The new town of Texas City started small, but began to grow rapidly as a four-mile-long leg of railroad track was constructed from the city to the GH and H Railroad in 1893. A railroad station and hotel were quickly added to the town's businesses. Dredging of the Texas City channel so it could connect smoothly with the Galveston channel began, soon reaching a depth of 16 feet. Docks were built and a 1,000-foot-long railroad trestle pier was constructed.
Mill & Elevator
The Texas City Mill and Elevator Company, a five-story mill with elevators, was begun in 1896. By 1897, there were 37 businesses and 500 people in the young community (Campbell, 1992). Cotton and grain were exported, but the young port had difficulty competing effectively with the larger, more established ports of Galveston and Houston.

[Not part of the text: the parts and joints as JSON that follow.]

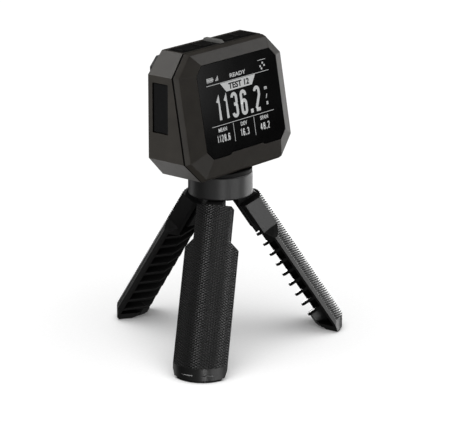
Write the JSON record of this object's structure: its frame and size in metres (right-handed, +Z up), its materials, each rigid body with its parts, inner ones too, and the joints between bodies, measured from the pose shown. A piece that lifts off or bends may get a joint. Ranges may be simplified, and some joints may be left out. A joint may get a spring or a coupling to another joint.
{
  "type": "radar chronograph on tabletop tripod",
  "caption": "Pocket Doppler radar chronograph: wedge-backed octagonal display head with top keys, on a short collar and folding tabletop tripod.",
  "frame": {"origin": "on the floor, at the middle of the footprint's box; the tripod's vertical axis stands 12.25 mm in front of it", "axes": "+Z up, display faces -Y, +X to the right of someone reading the display"},
  "size_m": [0.1138, 0.1028, 0.1502],
  "materials": {
    "housing": "fine-textured moulded case",
    "bezel": "fine-textured moulded bezel",
    "keypad": "matte black",
    "rubber": "matte rubber",
    "gasket": "matte rubber",
    "display_glass": "polished cover glass",
    "display": "lit display module",
    "radome": "satin black radar window",
    "board": "circuit board",
    "cell": "foil-wrapped cell",
    "steel": "machined",
    "brass": "machined",
    "sight": "light grey moulded",
    "collar": "satin black",
    "hub": "matte black glass-filled plastic",
    "leg": "black with a fine diamond grip texture"
  },
  "bodies": {
    "tripod_hub": {"collar": "collar", "top_pad": "rubber", "hub": "hub", "mounting_stud": "steel", "hub_screw_1": "steel", "hub_screw_2": "steel", "hub_screw_3": "steel", "left_pivot_pin": "steel", "left_washer_a": "steel", "left_washer_b": "steel", "right_pivot_pin": "steel", "right_washer_a": "steel", "right_washer_b": "steel", "rear_pivot_pin": "steel", "rear_washer_a": "steel", "rear_washer_b": "steel"},
    "head": {"front_bezel": "bezel", "display_glass": "display_glass", "display_panel": "display", "seam_gasket": "gasket", "rear_housing": "housing", "radar_window": "radome", "radar_board": "board", "antenna_plate": "brass", "radar_shield": "steel", "main_board": "board", "battery": "cell", "usb_socket": "steel", "thread_insert": "brass", "case_screw_1": "steel", "case_screw_2": "steel", "case_screw_3": "steel", "case_screw_4": "steel", "keypad_panel": "keypad", "sighting_rib": "sight", "switch_board": "board", "dome_switch_1": "steel", "dome_switch_2": "steel", "dome_switch_3": "steel", "dome_switch_4": "steel"},
    "button_1": {"button_1": "rubber"},
    "button_2": {"button_2": "rubber"},
    "button_3": {"button_3": "rubber"},
    "button_4": {"button_4": "rubber"},
    "port_cover": {"port_cover": "rubber"},
    "left_leg": {"left_leg": "leg", "left_foot_pad": "rubber"},
    "right_leg": {"right_leg": "leg", "right_foot_pad": "rubber"},
    "rear_leg": {"rear_leg": "leg", "rear_foot_pad": "rubber"}
  },
  "joints": [
    {"name": "head_pan", "type": "hinge", "parent": "tripod_hub", "child": "head", "pos_m": [0, -0.01225, 0.0883], "axis": [0, 0, 1], "range_deg": [-180, 180]},
    {"name": "button_1_press", "type": "slide", "parent": "head", "child": "button_1", "axis": [0, 0, -1], "range_m": [0, 0.0006], "stiffness_N_per_m": 1500, "springref_m": -0.0003},
    {"name": "button_2_press", "type": "slide", "parent": "head", "child": "button_2", "axis": [0, 0, -1], "range_m": [0, 0.0006], "stiffness_N_per_m": 1500, "springref_m": -0.0003},
    {"name": "button_3_press", "type": "slide", "parent": "head", "child": "button_3", "axis": [0, 0, -1], "range_m": [0, 0.0006], "stiffness_N_per_m": 1500, "springref_m": -0.0003},
    {"name": "button_4_press", "type": "slide", "parent": "head", "child": "button_4", "axis": [0, 0, -1], "range_m": [0, 0.0006], "stiffness_N_per_m": 1500, "springref_m": -0.0003},
    {"name": "port_cover_swing", "type": "hinge", "parent": "head", "child": "port_cover", "pos_m": [-0.03825, -0.00345, 0.1232], "axis": [0, 0, -1], "range_deg": [0, 100]},
    {"name": "left_leg_fold", "type": "hinge", "parent": "tripod_hub", "child": "left_leg", "pos_m": [-0.00736, -0.0165, 0.077], "axis": [0.5, -0.866, 0], "range_deg": [0, 33.5]},
    {"name": "right_leg_fold", "type": "hinge", "parent": "tripod_hub", "child": "right_leg", "pos_m": [0.00736, -0.0165, 0.077], "axis": [0.5, 0.866, 0], "range_deg": [0, 33.5]},
    {"name": "rear_leg_fold", "type": "hinge", "parent": "tripod_hub", "child": "rear_leg", "pos_m": [0, -0.00375, 0.077], "axis": [-1, 0, 0], "range_deg": [0, 33.5]}
  ]
}
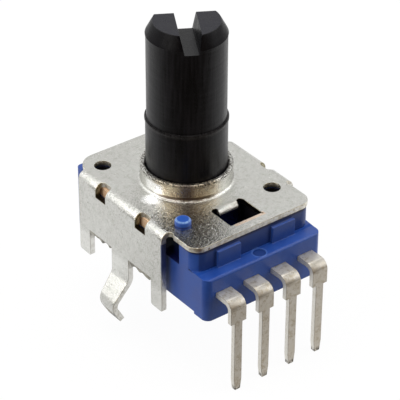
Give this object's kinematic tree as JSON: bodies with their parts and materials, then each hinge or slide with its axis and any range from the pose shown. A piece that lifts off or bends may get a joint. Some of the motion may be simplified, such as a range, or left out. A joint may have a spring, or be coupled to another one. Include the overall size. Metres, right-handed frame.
{
  "type": "rotary potentiometer",
  "caption": "Upright rotary potentiometer for a circuit board, with a slotted D-shaft, a folded snap-in steel cover, a moulded housing and a row of bent pins.",
  "frame": {"origin": "on the shaft's axis, in the plane of the cover's top face", "axes": "+Z along the shaft towards its tip, -Y towards the terminals, +X along the row of terminals"},
  "size_m": [0.015, 0.018, 0.0247],
  "materials": {
    "plated_steel": "bright plated sheet, rolled, satin",
    "housing_plastic": "moulded, semi-matte",
    "shaft_plastic": "moulded, semi-matte",
    "phenolic": "punched phenolic board",
    "spring_bronze": "bright rolled",
    "carbon_ink": "printed, matte",
    "silver_ink": "printed, matte",
    "tinned_brass": "tinned, dull",
    "rivet_brass": "bright"
  },
  "bodies": {
    "base": {"cover": "plated_steel", "housing": "housing_plastic", "insulating_plate": "phenolic", "element_board": "phenolic", "carbon_track": "carbon_ink", "collector_ring": "silver_ink", "lead_1": "silver_ink", "lead_2": "silver_ink", "lead_3": "silver_ink", "lead_4": "silver_ink", "terminal_1": "tinned_brass", "terminal_2": "tinned_brass", "terminal_3": "tinned_brass", "terminal_4": "tinned_brass", "rivet_1": "rivet_brass", "rivet_2": "rivet_brass", "rivet_3": "rivet_brass", "rivet_4": "rivet_brass"},
    "rotor": {"shaft": "shaft_plastic", "wiper": "spring_bronze"}
  },
  "joints": [
    {"name": "shaft_turn", "type": "hinge", "parent": "base", "child": "rotor", "pos_m": [0, 0, 0], "axis": [0, 0, 1], "range_deg": [-300, 0]}
  ]
}
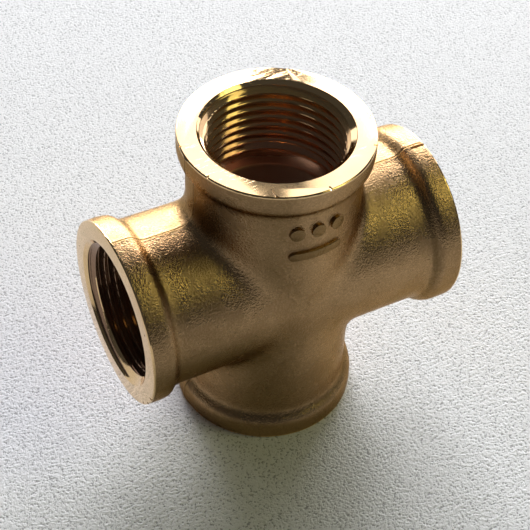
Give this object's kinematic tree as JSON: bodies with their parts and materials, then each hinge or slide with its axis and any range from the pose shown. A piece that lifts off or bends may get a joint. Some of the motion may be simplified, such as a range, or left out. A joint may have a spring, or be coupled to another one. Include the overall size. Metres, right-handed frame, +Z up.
{
  "type": "pipe cross fitting",
  "caption": "Equal brass cross that joins pipes at right angles, with a reinforced female threaded port on each arm.",
  "frame": {"origin": "where the axes of the two runs cross, at the middle of the body", "axes": "+Z up along the upright run, +X along the level run, and +Y through the body from the side with the raised mark to the plain side"},
  "size_m": [0.062, 0.0342, 0.062],
  "materials": {
    "brass": "forged and shot-blasted outside, turned at the port faces and threads"
  },
  "bodies": {
    "root": {"cross_body": "brass"}
  },
  "joints": []
}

Texas City Improvement Company
In pursuit of rapid growth for the city's investors, the Texas City Improvement Company took on significant debt to finance large capital expenditures. Service of this debt became difficult and in 1897 the Texas City Improvement Company declared bankruptcy. Investor A. B. Wolvin quickly reorganized the company into a new holding company called Texas City Company to more effectively obtain financing to meet the needs of the developing city. This pattern of reorganization and restructuring of the holding company would be followed several times in the early decades of the city's existence.
In September 1900, the Great Storm struck the Texas Gulf Coast, devastating not only Galveston, but also the community of Campbell's Bayou. Property damage from the hurricane was heavy in Texas City; the Shoal Point lighthouse was destroyed, and the lighthouse keeper was killed. Dredging work by the U.S. Corps of Engineers in the Texas City channel was interrupted for several years, but eventually resumed and in September 1904, the first ocean-going steamship, the S.S. Piqua, arrived in the Texas City port.